Task prompt: Search the data for the word "model" and copy every line that contains it.

* begin Dataset excerpt *

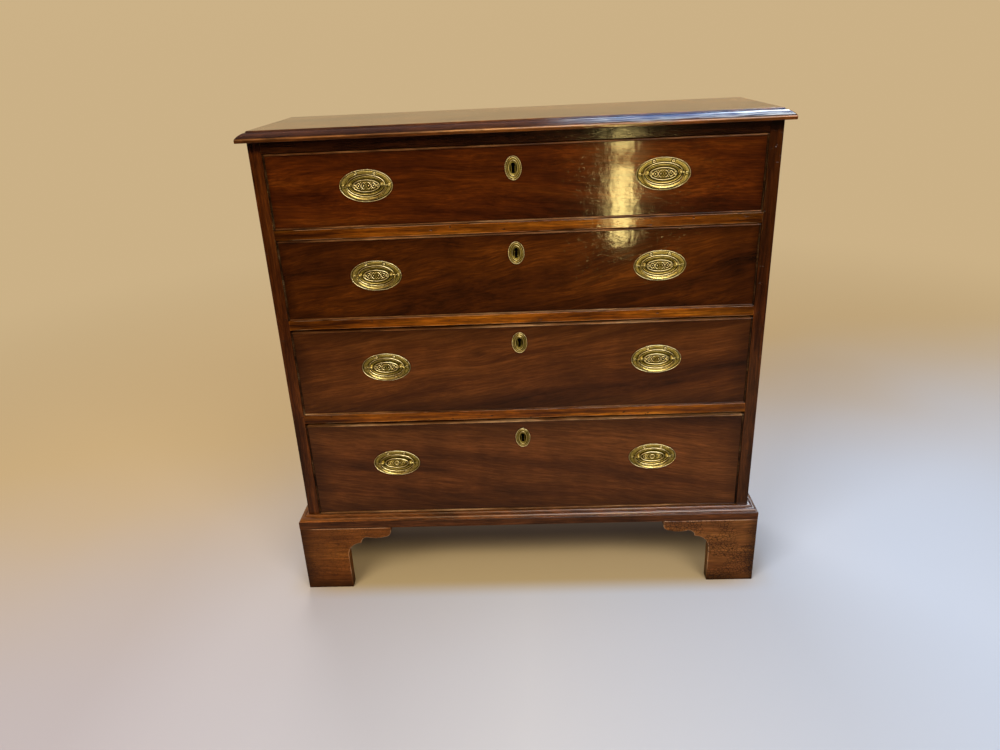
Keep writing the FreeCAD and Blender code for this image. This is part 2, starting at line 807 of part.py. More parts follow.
def make_lock(number, keyhole):
    name = f"drawer_{number}"
    top = drawer_top(number)
    middle = f"({bolt_middle()})"
    case = box(
        f"{name}_lock_case",
        ("-lock_width / 2", "lock_width / 2"),
        (f"{FRONT} + front_board - lock_depth", f"{FRONT} + front_board"),
        (f"{top} - lock_height", top),
    )
    half_width = "(bolt_width / 2 + bolt_play)"
    half_depth = "(bolt_depth / 2 + bolt_play)"
    chamber = box(
        f"{name}_lock_chamber",
        (f"-{half_width}", half_width),
        (f"{middle} - {half_depth}", f"{middle} + {half_depth}"),
        (f"{top} - bolt_sink - bolt_height - bolt_play", f"{top} + 1"),
    )
    node(cut(f"{name}_lock", case, chamber, keyhole))
    block = box(
        f"{name}_bolt_block",
        ("-bolt_width / 2", "bolt_width / 2"),
        (f"{middle} - bolt_depth / 2", f"{middle} + bolt_depth / 2"),
        (f"{top} - bolt_sink - bolt_height", f"{top} - bolt_sink"),
    )
    talon = box(
        f"{name}_bolt_talon",
        ("-talon_width / 2", "talon_width / 2"),
        (f"{middle} - bolt_depth", f"{middle} + bolt_depth"),
        (f"{top} - bolt_sink - bolt_height - 1", f"{top} - bolt_sink - bolt_height + talon_height"),
    )
    node(cut(f"{name}_lock_bolt", block, talon))


def make_escutcheon(number, keyhole):
    name = f"drawer_{number}_escutcheon"
    body = doc.addObject("PartDesign::Body", f"{name}_plate")
    oval = ("escutcheon_width", "escutcheon_height")
    # The oval is drawn lying down and stood up by the body's placement.
    blank = draw_oval(sketch_on(body, "XZ_Plane", f"{name}_oval"), oval[1], oval[0], "escutcheon_round")
    pad(body, blank, "escutcheon_board")
    rim = sketch_on(body, "XZ_Plane", f"{name}_rim")
    draw_oval(rim, oval[1], oval[0], "escutcheon_round")
    draw_oval(rim, oval[1], oval[0], "escutcheon_round", "escutcheon_rim")
    pad(body, rim, "escutcheon_rim_out")
    eye = sketch_on(body, "XZ_Plane", f"{name}_eye")
    draw_oval(eye, "escutcheon_eye_height", "escutcheon_eye_width", "escutcheon_eye_round")
    pad(body, eye, "escutcheon_rim_out")
    centre = f"{drawer_top(number)} - keyhole_{number}_drop"
    place(body, "0", FRONT, centre, Rotation(Vector(0, 1, 0), 90))
    node(cut(name, body, keyhole))


# ---- handles ----

def make_plates(number, level):
    name = f"drawer_{number}_plate"
    body = doc.addObject("PartDesign::Body", f"{name}_left")
    plate = ("plate_width", "plate_height", "plate_round")
    ring = ("plate_ring_width", "plate_ring_height", "plate_ring_round")
    pad(body, draw_oval(sketch_on(body, "XZ_Plane", f"{name}_oval"), *plate), "plate_board")
    rim = sketch_on(body, "XZ_Plane", f"{name}_rim")
    draw_oval(rim, *plate)
    draw_oval(rim, *plate, "plate_rim")
    pad(body, rim, "plate_rim_out")
    hoop = sketch_on(body, "XZ_Plane", f"{name}_ring")
    draw_oval(hoop, *ring)
    draw_oval(hoop, *ring, "plate_ring")
    pad(body, hoop, "plate_ring_out")
    boss = sketch_on(body, "XZ_Plane", f"{name}_boss")
    pad(body, draw_oval(boss, "boss_width", "boss_height", "boss_round"), "boss_out")
    holes = sketch_on(body, "XZ_Plane", f"{name}_holes")
    for side in ("-", ""):
        draw_circle(holes, f"{side}post_spacing / 2", "pivot_lift", "post_hole")
    pocket_through(body, holes)
    place(body, "-handle_spacing / 2", FRONT, level)
    node(group(f"drawer_{number}_handle_plates", body, mirror(f"{name}_right", body)))


def make_posts(number, level):
    """Turned posts through the front, each drilled for the bail's pin and held by a square nut behind."""
    name = f"drawer_{number}_post"
    body = doc.addObject("PartDesign::Body", f"{name}_turned")
    ball_start = "pivot_out - sqrt(post_ball ^ 2 - post_neck ^ 2)"
    profile = [
        ("0", "post_tail"),
        ("0", "-pivot_out - post_ball"),
        ("post_neck", f"-({ball_start})"),
        ("post_neck", "-post_collar_out"),
        ("post_collar", "-post_collar_out"),
        ("post_collar", "-plate_board"),
        ("post_radius", "-plate_board"),
        ("post_radius", "post_tail"),
    ]
    sketch = draw(sketch_on(body, "XY_Plane", f"{name}_profile"), profile, {1: ("post_ball", 1)})
    turned = body.newObject("PartDesign::Revolution", f"{name}_revolved")
    turned.Profile = sketch
    turned.ReferenceAxis = (sketch, ["V_Axis"])
    turned.Angle = 360
    doc.recompute()
    drill = sketch_on(body, "YZ_Plane", f"{name}_pivot_hole")
    draw_circle(drill, "-pivot_out", "0", "pivot_hole")
    pocket_through(body, drill)
    middle = "-handle_spacing / 2"
    place(body, f"{middle} - post_spacing / 2", FRONT, level)
    half = "nut_width / 2"
    behind = f"{FRONT} + front_board"
    blank = box(
        f"{name}_nut_blank",
        (f"{middle} - post_spacing / 2 - {half}", f"{middle} - post_spacing / 2 + {half}"),
        (behind, f"{behind} + nut_height"),
        (f"{level} - {half}", f"{level} + {half}"),
    )
    thread = rod(
        f"{name}_thread", "post_radius + 0.05", "nut_height + 2",
        f"{middle} - post_spacing / 2", f"{behind} - 1", level, LIE_ALONG_Y)
    nut = cut(f"{name}_nut", blank, thread)
    pieces = [body, nut]
    pieces += [mirror(f"{piece.Name}_inner", piece, at_x=middle) for piece in pieces]
    pieces += [mirror(f"{piece.Name}_right", piece) for piece in pieces]
    node(group(f"drawer_{number}_handle_posts", *pieces))


def make_post_holes(number, level):
    holes = []
    for handle in ("-", ""):
        for side in ("-", "+"):
            x = f"{handle}handle_spacing / 2 {side} post_spacing / 2"
            holes.append(rod(
                f"post_hole_{number}_{len(holes)}", "post_hole", "front_board + 2",
                x, f"{FRONT} - 1", level, LIE_ALONG_Y))
    return holes


def make_bails(number, level):
    """A hanging bail: elbows, small end arcs and one long low arc, with a pin turned in at each end."""
    name = f"drawer_{number}_bail"
    body = doc.addObject("PartDesign::Body", f"{name}_wire")
    a, b, r = "(bail_width / 2)", "(bail_drop - bail_elbow)", "bail_round"
    flat = f"(({a} ^ 2 + {b} ^ 2 - 2 * {a} * {r}) / (2 * ({b} - {r})))"
    x = f"({a} - {r}) * {flat} / ({flat} - {r})"
    y = f"-bail_elbow - {r} * ({flat} - {b}) / ({flat} - {r})"
    route = [
        (f"bail_elbow - {a}", "0"),
        (f"-{a}", "-bail_elbow"),
        (f"-({x})", y),
        (x, y),
        (a, "-bail_elbow"),
        (f"{a} - bail_elbow", "0"),
    ]
    arcs = {0: ("bail_elbow", 1), 1: (r, 1), 2: (flat, 1), 3: (r, 1), 4: ("bail_elbow", 1)}
    path = draw(sketch_on(body, "XZ_Plane", f"{name}_path"), route, arcs, closed=False)
    ring = sketch_on(body, "YZ_Plane", f"{name}_ring")
    ring.setExpression("AttachmentOffset.Base.z", bound(f"bail_elbow - {a}"))
    draw_circle(ring, "0", "0", "bail_wire")
    pipe = body.newObject("PartDesign::AdditivePipe", f"{name}_pipe")
    pipe.Profile = ring
    pipe.Spine = path
    middle = "-handle_spacing / 2"
    pivot_y = f"{FRONT} - pivot_out"
    place(body, middle, pivot_y, level)
    pin = rod(
        f"{name}_pin", "pin_radius", "pin_length",
        f"{middle} - {a} + bail_elbow - 1", pivot_y, level, LIE_ALONG_X)
    other_pin = mirror(f"{name}_pin_inner", pin, at_x=middle)
    left = node(fuse(f"drawer_{number}_bail_left", body, pin, other_pin))
    node(mirror(f"drawer_{number}_bail_right", left))


def make_drawer(number):
    level = f"{drawer_top(number)} - handle_{number}_drop"
    pivot_level = f"{level} + pivot_lift"
    keyhole = make_keyhole(number)
    make_drawer_wood(number, keyhole, make_post_holes(number, pivot_level))
    make_cockbead(number)
    make_lock(number, keyhole)
    make_escutcheon(number, keyhole)
    make_plates(number, level)
    make_posts(number, pivot_level)
    make_bails(number, pivot_level)


def check_and_export():
    doc.recompute()
    for thing in doc.Objects:
        if "Invalid" in thing.State or "Error" in thing.State:
            raise RuntimeError(f"{thing.Name} is {thing.State}")
    for name, thing in nodes.items():
        if thing.Shape.isNull() or not thing.Shape.isValid():
            raise RuntimeError(f"{name} has no valid shape")
    os.makedirs("parts", exist_ok=True)
    for name, thing in nodes.items():
        thing.Shape.exportStep(f"parts/{name}.step")
        print(f"{name}: {len(thing.Shape.Solids)} solids, {thing.Shape.Volume / 1000:.1f} cm3")
    whole = FreeCAD.BoundBox()
    for thing in nodes.values():
        whole.add(thing.Shape.BoundBox)
    print(len(nodes), "nodes", whole)


make_top()
make_carcase()
make_base()
make_feet()
for drawer in DRAWERS:
    make_drawer(drawer)
check_and_export()
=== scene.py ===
import json
import math

import bmesh
import bpy
import numpy as np
from mathutils import Matrix, Vector


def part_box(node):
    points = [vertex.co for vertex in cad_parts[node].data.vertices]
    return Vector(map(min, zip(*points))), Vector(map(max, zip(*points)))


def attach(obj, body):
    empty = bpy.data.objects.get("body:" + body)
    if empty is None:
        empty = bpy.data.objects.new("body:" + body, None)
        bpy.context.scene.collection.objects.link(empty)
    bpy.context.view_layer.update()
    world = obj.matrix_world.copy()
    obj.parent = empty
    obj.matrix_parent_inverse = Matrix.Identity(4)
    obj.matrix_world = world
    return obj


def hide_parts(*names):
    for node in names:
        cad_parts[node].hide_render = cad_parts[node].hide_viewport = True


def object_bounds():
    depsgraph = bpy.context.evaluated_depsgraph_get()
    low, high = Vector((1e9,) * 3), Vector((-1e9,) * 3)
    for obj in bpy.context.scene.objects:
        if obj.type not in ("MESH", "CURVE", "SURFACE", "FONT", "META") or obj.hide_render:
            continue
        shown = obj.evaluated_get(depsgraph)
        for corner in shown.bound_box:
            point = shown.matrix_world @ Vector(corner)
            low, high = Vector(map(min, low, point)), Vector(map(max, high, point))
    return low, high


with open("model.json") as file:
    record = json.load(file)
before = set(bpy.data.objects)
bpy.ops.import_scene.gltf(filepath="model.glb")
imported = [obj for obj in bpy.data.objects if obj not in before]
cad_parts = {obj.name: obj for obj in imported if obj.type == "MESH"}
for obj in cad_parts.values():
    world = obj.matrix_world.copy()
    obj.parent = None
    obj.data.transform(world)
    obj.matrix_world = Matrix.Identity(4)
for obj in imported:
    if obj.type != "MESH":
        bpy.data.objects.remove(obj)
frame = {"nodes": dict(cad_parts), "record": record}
CAD_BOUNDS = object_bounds()

MM = 0.001
FRONT = -128.5 * MM          # the front plane of the case
DRAWERS = (1, 2, 3, 4)
SIDES = {"left": -1, "right": 1}
HANDLE_X = 248.5 * MM        # a handle's middle, from the chest's middle
PIVOT_OUT = 5.6              # mm in front of the case
PIVOT_LIFT = 2.0             # mm over the plate's middle
BACK_BOARDS = (-0.4283, 0.17132)   # the first edge and the pitch of the back's boards, in metres
BACK_BOARD_COUNT = 5


# ---- materials ----

class Shader:
    """The nodes of a material or a world, made by calls that return sockets."""

    def __init__(self, holder):
        self.holder = holder
        holder.use_nodes = True
        self.tree = holder.node_tree
        self.tree.nodes.clear()

    def node(self, kind, inputs=(), **settings):
        made = self.tree.nodes.new(f"ShaderNode{kind}")
        for key, setting in settings.items():
            setattr(made, key, setting)
        for key, source in dict(inputs).items():
            if isinstance(source, bpy.types.NodeSocket):
                self.tree.links.new(source, made.inputs[key])
            else:
                made.inputs[key].default_value = source
        return made

    def math(self, operation, *values):
        return self.node("Math", enumerate(values), operation=operation).outputs[0]

    def times(self, a, b):
        return self.math("MULTIPLY", a, b)

    def plus(self, a, b):
        return self.math("ADD", a, b)

    def minus(self, a, b):
        return self.math("SUBTRACT", a, b)

    def vector(self, operation, *values):
        made = self.node("VectorMath", enumerate(values), operation=operation)
        return made.outputs["Value" if operation in ("DOT_PRODUCT", "LENGTH") else "Vector"]

    def noise(self, coords, stretch, detail=2.0, roughness=0.5, distortion=0.0, output="Fac"):
        """Noise with its own number of cells per metre along each axis."""
        scaled = self.vector("MULTIPLY", coords, stretch)
        settings = {"Vector": scaled, "Scale": 1.0, "Detail": detail, "Roughness": roughness,
                    "Distortion": distortion}
        return self.node("TexNoise", settings).outputs[output]

    def remap(self, value, low, high, to_low=0.0, to_high=1.0):
        settings = {0: value, 1: low, 2: high, 3: to_low, 4: to_high}
        return self.node("MapRange", settings, interpolation_type="SMOOTHSTEP").outputs[0]

    def ramp(self, factor, stops):
        made = self.node("ValToRGB", {0: factor})
        elements = made.color_ramp.elements
        while len(elements) < len(stops):
            elements.new(0.5)
        for element, (place, colour) in zip(elements, stops):
            element.position = place
            element.color = (*colour, 1)
        return made.outputs[0]

    def mix(self, factor, a, b, blend="MIX"):
        """Colours are given as three numbers or a socket."""
        full = [(*c, 1) if isinstance(c, tuple) else c for c in (a, b)]
        made = self.node("Mix", {0: factor, 6: full[0], 7: full[1]}, data_type="RGBA", blend_type=blend)
        return made.outputs[2]

    def scale(self, colour, value):
        """A colour multiplied by one number."""
        return self.node("VectorMath", {0: colour, 3: value}, operation="SCALE").outputs["Vector"]

    def bump(self, height):
        """A bump from a height in metres."""
        return self.node("Bump", {"Strength": 1.0, "Distance": 1.0, "Height": height}).outputs[0]

    def surface(self, **inputs):
        named = {key.replace("_", " "): value for key, value in inputs.items()}
        made = self.node("BsdfPrincipled", named)
        self.node("OutputMaterial", {"Surface": made.outputs[0]})
        return self.holder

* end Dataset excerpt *

Result:
with open("model.json") as file:
bpy.ops.import_scene.gltf(filepath="model.glb")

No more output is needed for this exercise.